--- start of MATERIAL PROVIDED ---

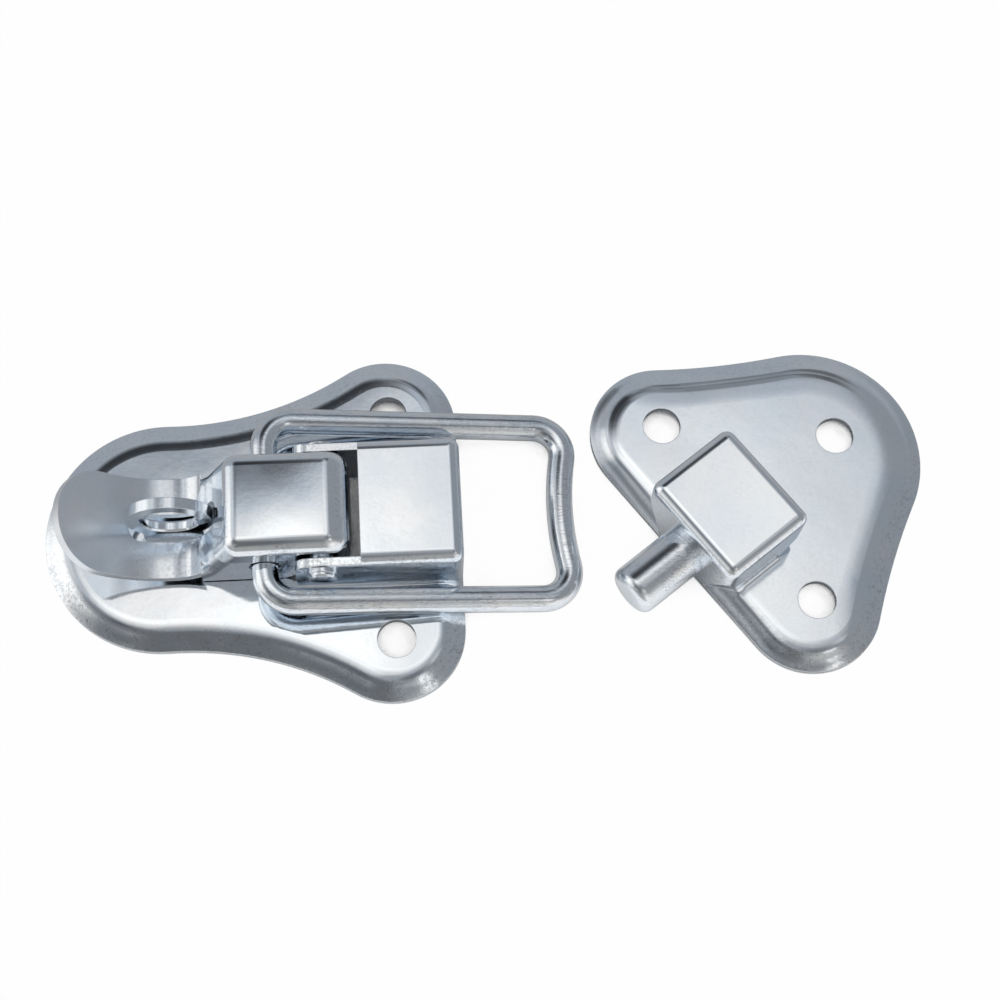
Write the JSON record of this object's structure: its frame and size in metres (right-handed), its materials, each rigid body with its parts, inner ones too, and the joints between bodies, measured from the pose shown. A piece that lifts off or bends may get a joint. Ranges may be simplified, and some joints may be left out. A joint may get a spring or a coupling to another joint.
{
  "type": "over centre toggle latch",
  "caption": "Over-centre toggle latch with a wire bail, a finger paddle, a padlock staple and a separate pinned keeper plate",
  "frame": {"origin": "middle of the latch base's straight closing edge, on the mounting plane that both plates lie on", "axes": "+X points from the latch across the joint towards the keeper's side, +Y to the left of that, +Z away from the mounting plane"},
  "size_m": [0.1206, 0.0486, 0.015],
  "materials": {
    "zinc_sheet": "bright blue-white zinc plate on pressed steel sheet",
    "zinc_wire": "bright blue-white zinc plate on drawn steel wire and bar"
  },
  "bodies": {
    "latch_base": {"base_plate": "zinc_sheet", "pivot_rivet": "zinc_wire", "padlock_staple": "zinc_sheet", "keeper_plate": "zinc_sheet", "locating_pin": "zinc_wire"},
    "lever": {"toggle_lever": "zinc_sheet"},
    "bail": {"bail": "zinc_wire"}
  },
  "joints": [
    {"name": "lever_lift", "type": "hinge", "parent": "latch_base", "child": "lever", "pos_m": [-0.0185, 0, 0.0097], "axis": [0, 1, 0], "range_deg": [0, 90]},
    {"name": "bail_swing", "type": "hinge", "parent": "lever", "child": "bail", "pos_m": [-0.0261, 0, 0.008], "axis": [0, -1, 0], "range_deg": [0, 195]}
  ],
  "couplings": [
    {"joint": "bail_swing", "follows": "lever_lift", "ratio": 1}
  ]
}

--- end of MATERIAL PROVIDED ---

* _EXERCISE PROMPT_
All of the data needs to be reproduced exactly, with no line missing.

* _TASK RESULT_
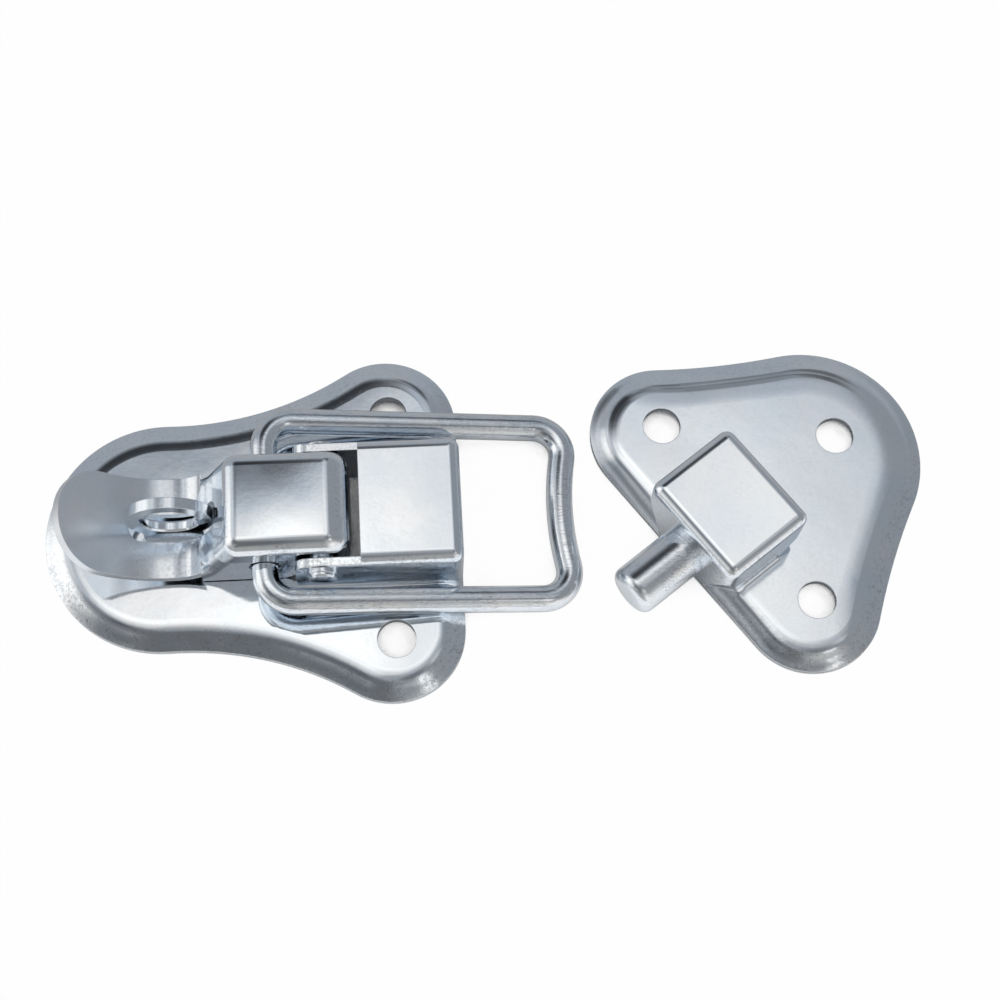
Write the JSON record of this object's structure: its frame and size in metres (right-handed), its materials, each rigid body with its parts, inner ones too, and the joints between bodies, measured from the pose shown. A piece that lifts off or bends may get a joint. Ranges may be simplified, and some joints may be left out. A joint may get a spring or a coupling to another joint.
{
  "type": "over centre toggle latch",
  "caption": "Over-centre toggle latch with a wire bail, a finger paddle, a padlock staple and a separate pinned keeper plate",
  "frame": {"origin": "middle of the latch base's straight closing edge, on the mounting plane that both plates lie on", "axes": "+X points from the latch across the joint towards the keeper's side, +Y to the left of that, +Z away from the mounting plane"},
  "size_m": [0.1206, 0.0486, 0.015],
  "materials": {
    "zinc_sheet": "bright blue-white zinc plate on pressed steel sheet",
    "zinc_wire": "bright blue-white zinc plate on drawn steel wire and bar"
  },
  "bodies": {
    "latch_base": {"base_plate": "zinc_sheet", "pivot_rivet": "zinc_wire", "padlock_staple": "zinc_sheet", "keeper_plate": "zinc_sheet", "locating_pin": "zinc_wire"},
    "lever": {"toggle_lever": "zinc_sheet"},
    "bail": {"bail": "zinc_wire"}
  },
  "joints": [
    {"name": "lever_lift", "type": "hinge", "parent": "latch_base", "child": "lever", "pos_m": [-0.0185, 0, 0.0097], "axis": [0, 1, 0], "range_deg": [0, 90]},
    {"name": "bail_swing", "type": "hinge", "parent": "lever", "child": "bail", "pos_m": [-0.0261, 0, 0.008], "axis": [0, -1, 0], "range_deg": [0, 195]}
  ],
  "couplings": [
    {"joint": "bail_swing", "follows": "lever_lift", "ratio": 1}
  ]
}